Likewise, we've experienced much of the same leadership void on the administrative side from both the university president and the athletics director. In the president's mansion Roger Sayers may have been well enough, but Joab Thomas was more focused on fundamentally restructuring the football program and its relationship with the university, and Andrew Sorensen was even more vehement in his efforts to do just that. Particularly in the latter case, we were saddled with "leaders" who could not understand the fundamental importance of football to the University of Alabama and how the success of the football program and the university as a whole were interrelated. The athletics director position has been just as dicey. Steve Sloan was largely a figurehead, and while many good things can be said for Hootie Ingram, his handling of the Antonio Langham scandal is simply damning. Bob Bockrath was a disaster in every way imaginable, and even Mal Moore has spent much of his time as AD being hamstrung from above and by the consequences of the actions of his predecessors.

Again, the singular theme of the post-Bryant era has been a lack of leadership within the university.

In hindsight, perhaps the single most important hire that resurrected the Alabama football program was not Nick Saban in January of 2007. The single most important hire, arguably, was Robert Witt as university president in March of 2003. I'm not going to claim that Witt is perfect and that some valid criticisms cannot be made of his tenure, but Witt deserves the credit for understanding the interrelation between the success of the football program and the university as a whole. If nothing else, he understands that his career as president or the university itself cannot succeed while everyone is up in arms over the football team getting smoked on Saturdays. It was his leadership that ultimately helped finish the facilities upgrade -- which Sorensen attempted to stall at every turn -- and it was his leadership that allowed tough (though ultimately correct) decisions to be made on Mike Price and Mike Shula. Furthermore, it is also to his credit that he properly realized a situation in which the correct move would be to delegate power and to largely relinquish his own control over the football program (and that can be contrasted to many administrators who merely look to aggregate their own power at any and every opportunity).
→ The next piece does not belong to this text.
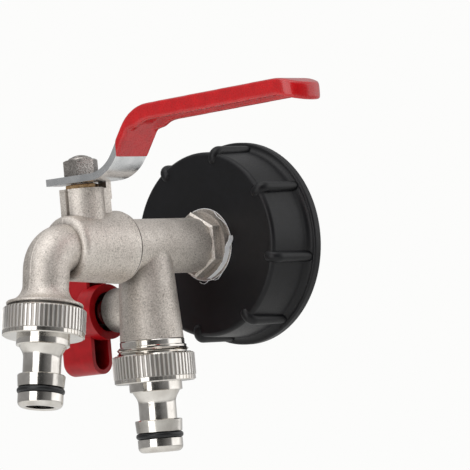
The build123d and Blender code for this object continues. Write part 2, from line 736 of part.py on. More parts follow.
# Turned end of the branch: spigot that holds the lower seat, collar and outlet thread
rear_plane = outlets["rear"]
adapter_top = branch_seat_low - rear_thread_z
adapter_collar_r = 11.6
adapter_shoulder = branch_base_z - rear_thread_z
with BuildPart() as branch_adapter:
    with BuildSketch(rear_plane):
        with BuildLine():
            Polyline(
                (branch_bore_r, adapter_top), (adapter_spigot_r, adapter_top),
                (adapter_spigot_r, adapter_shoulder),
                (adapter_collar_r - 0.3, adapter_shoulder), (adapter_collar_r, adapter_shoulder - 0.4),
                (adapter_collar_r, 1.9), (thread_root_r, 1.6), (thread_root_r, ring_top),
                (outlet_thread_r, ring_top - 0.4), (outlet_thread_r, outlet_thread_end + 0.8),
                (outlet_thread_r - 0.8, outlet_thread_end), (ball_bore_r, outlet_thread_end),
                (ball_bore_r, outlet_thread_end + 8), (branch_bore_r, outlet_thread_end + 9), close=True)
        make_face()
    revolve(axis=branch_axis)
write(branch_adapter, "branch_adapter")

# Both outlets: hose connector turned in one piece, its flat washer and its O-ring
ring_bore_r = outlet_thread_r + seat_gap
o_ring_r = 1.2
for side, plane in outlets.items():
    outlet_axis = Axis(plane.origin, plane.y_dir)
    with BuildPart() as connector:
        with BuildSketch(plane):
            with BuildLine():
                Polyline(
                    (ring_bore_r, ring_floor), (ring_bore_r, ring_top), (ring_r - ring_chamfer, ring_top),
                    (ring_r, ring_top - ring_chamfer), (ring_r, ring_end + 0.4), (ring_r - 0.4, ring_end),
                    (nose_collar_r, ring_end),
                    (nose_collar_r, nose_collar_end + 0.2), (nose_collar_r - 0.3, nose_collar_end),
                    (nose_collar_r - 1.0, nose_collar_end))
                Spline(
                    (nose_collar_r - 1.0, nose_collar_end), (nose_neck_r, nose_neck_start),
                    tangents=((-0.45, -1), (0, -1)))
                Polyline(
                    (nose_neck_r, nose_neck_start), (nose_neck_r, nose_bulge_top),
                    (nose_bulge_r - 0.3, nose_bulge_top), (nose_bulge_r, nose_bulge_top - 0.3),
                    (nose_bulge_r - 0.3, groove_top), (groove_r, groove_top), (groove_r, groove_end),
                    (nose_tip_r, groove_end), (nose_tip_r, nose_end + nose_tip_round))
                RadiusArc(
                    (nose_tip_r, nose_end + nose_tip_round), (nose_tip_r - nose_tip_round, nose_end),
                    nose_tip_round)
                Polyline(
                    (nose_tip_r - nose_tip_round, nose_end), (nose_bore_r + 0.5, nose_end),
                    (nose_bore_r, nose_end + 0.5),
                    (nose_bore_r, ring_floor), (ring_bore_r, ring_floor))
            make_face()
        revolve(axis=outlet_axis)
    write(connector, f"hose_connector_{side}")
    washer = square_ring(plane, nose_bore_r + 1.6, outlet_thread_r - 0.1, ring_floor, outlet_thread_end)
    write(washer, f"outlet_washer_{side}")
    with BuildPart() as o_ring:
        with BuildSketch(plane):
            with Locations((groove_r + o_ring_r, (groove_top + groove_end) / 2)):
                Circle(o_ring_r)
        revolve(axis=outlet_axis)
    write(o_ring, f"nose_o_ring_{side}")
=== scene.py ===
from math import cos, pi, radians, sin

import bmesh
import bpy
from mathutils import Matrix, Vector


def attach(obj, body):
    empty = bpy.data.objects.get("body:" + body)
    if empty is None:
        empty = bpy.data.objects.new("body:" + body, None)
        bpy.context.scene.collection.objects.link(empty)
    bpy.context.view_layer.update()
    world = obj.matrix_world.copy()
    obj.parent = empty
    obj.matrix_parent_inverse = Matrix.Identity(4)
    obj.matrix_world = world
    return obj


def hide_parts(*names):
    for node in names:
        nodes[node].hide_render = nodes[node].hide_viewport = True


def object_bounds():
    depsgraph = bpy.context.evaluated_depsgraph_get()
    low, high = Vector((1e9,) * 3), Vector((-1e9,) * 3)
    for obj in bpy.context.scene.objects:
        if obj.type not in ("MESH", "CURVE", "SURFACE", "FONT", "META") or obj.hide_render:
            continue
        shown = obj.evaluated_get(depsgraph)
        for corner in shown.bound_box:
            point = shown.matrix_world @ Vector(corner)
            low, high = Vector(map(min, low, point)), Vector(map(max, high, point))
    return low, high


# Twin-outlet ball-valve tap on a black screw cap: the finish of every surface,
# the knurls, thread turns, tape and dipped grip, the studio and the camera.

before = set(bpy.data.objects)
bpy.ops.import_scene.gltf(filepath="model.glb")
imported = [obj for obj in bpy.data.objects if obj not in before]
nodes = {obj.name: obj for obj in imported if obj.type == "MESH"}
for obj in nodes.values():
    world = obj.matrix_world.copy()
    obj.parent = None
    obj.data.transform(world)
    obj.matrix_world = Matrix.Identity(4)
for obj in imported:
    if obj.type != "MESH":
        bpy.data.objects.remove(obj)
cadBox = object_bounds()
print("frame loaded:", len(nodes), "nodes")

mm = 0.001


def srgb(code):
    # A hex colour as the eye sees it, turned to linear light
    parts = [int(code[i:i + 2], 16) / 255 for i in (1, 3, 5)]
    return [c / 12.92 if c <= 0.04045 else ((c + 0.055) / 1.055) ** 2.4 for c in parts] + [1.0]


def setSockets(tree, node, sockets):
    # Links what is a socket of another node, and sets what is a plain value
    for name, value in sockets.items():
        if isinstance(value, bpy.types.NodeSocket):
            tree.links.new(value, node.inputs[name])
        else:
            node.inputs[name].default_value = value


def addNode(tree, kind, props={}, sockets={}):
    # In a colour Mix node, sockets 6 and 7 are the two colours and output 2 is their mix
    node = tree.nodes.new(kind)
    for name, value in props.items():
        setattr(node, name, value)
    setSockets(tree, node, sockets)
    return node


def newMaterial(name):
    material = bpy.data.materials.new(name)
    material.use_nodes = True
    tree = material.node_tree
    shader = tree.nodes["Principled BSDF"]
    coords = addNode(tree, "ShaderNodeTexCoord").outputs["Object"]
    return material, tree, shader, coords


def perMm(size):
    # Scale of a noise on Object coordinates whose features are this many millimetres
    return 1 / (size * mm)


def setRamp(node, stops):
    ramp = node.color_ramp
    while len(ramp.elements) < len(stops):
        ramp.elements.new(0.5)
    for element, (place, colour) in zip(ramp.elements, stops):
        element.position = place
        element.color = colour


def dress(material, *names):
    for name in names:
        node = nodes[name]
        node.data.materials.clear()
        node.data.materials.append(material)


# Forged metal, sizes and places in millimetres; body is blasted and nut is tumbled. Real blasting marks are
# finer than grain and speck, which are as coarse as they need to be to show.
forging = {
    # seamsAndBossShade switches on the flash line, the seam groove and the painted shade on the boss
    "body": {"tones": ("#6E6660", "#CBC3BB", "#F8F2EB"), "rough": (0.44, 0.64), "seamsAndBossShade": 1.0},
    "nut": {"tones": ("#59544F", "#A09A95", "#E0DAD4"), "rough": (0.2, 0.34), "seamsAndBossShade": 0.0},
    "toneAt": (0.36, 0.56, 0.86), "bump": 0.08,
    "grain": 0.34, "speck": 0.55, "blotch": 8.0, "blotchShare": 0.28,
    "flashEdge": (0.56, 0.21), "flashHeight": 1.2,                   # distances from the flash line
    "pit": 0.9, "pitFrom": (0.68, 0.78), "pitDirt": 0.5,
    "seam": -68.6, "seamEdge": (0.63, 0.21), "seamDirt": 0.95,       # Y of the joint, distances from it
    # corner, cornerOpen and cornerShade: painted shade in the inside corners, reach in millimetres
    "corner": 10.0, "cornerOpen": (0.2, 0.82), "cornerShade": 0.72,
    # bossFade, bossTop and bossShade: painted shade on the low boss beside its handle
    "bossFade": (-8.5, -15.5), "bossTop": -11.5, "bossShade": 0.82,   # X along the low boss, Z just over it
    "dirtAndShadeColour": "#1E1A17"}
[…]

Nick Saban was the crowning jewel of it all, of course, but realistically Saban would have never been a possibility without Witt. If Alabama would have had anything similar to the "leadership" that it had in much of the post-Bryant era, rest assured that Saban would have never even entertained the notion of coming within a country mile of Tuscaloosa. Had Mal Moore flown to Miami with Andrew Sorensen in tow, the pilot would have probably been ordered to return to Tuscaloosa mid-flight.

Now, Witt has effectively delegated his power to Saban, under the relatively straightforward caveat that he cannot get the university in trouble. Likewise, Mal Moore is athletics director in name only at this point, he know longer handles day-to-day operations of the athletic department and his real job is fund-raising; Saban makes the decisions that impact the football program. Simply put, Mal and Witt do not interfere, Saban is by and large allowed to do whatever he wants and whenever he wants to do it. Anything that Saban wants to do comes with the full support of those above him within the institution.

Make no mistake about it, Alabama is a tough job and it is one that -- despite all of its vast potential to be a national powerhouse -- is probably ill-suited for most coaches. Bryant himself once said regarding Texas A&M, something to the effect of, "Texas A&M is a tough son of a bitch and it takes a tough son of a bitch to win there." He was talking about the Aggies, of course, but I think that statement applies equally well to Alabama. Ordinary coaches need not apply, and the Alabama job has a tendency to chew up ordinary coaches and spit them out on short order. Make no mistake, in many ways Alabama requires a particularly special coach, someone with the authority and the credibility to align everyone and have them fighting with all their might towards a common goal. That may sound simple enough, but that does not come easy in Tuscaloosa. And that, in many ways, is the single greatest asset that Nick Saban brings to the table for Alabama. Aside from him being a defensive mastermind and his recruiting prowess and all the rest of his abilities as a football coach, most importantly Saban leads without question. All the in-fighting and turmoil that existed in the past and dominated coach after coach in the post-Bryant era has largely gone away. Saban says go, and everyone else follows.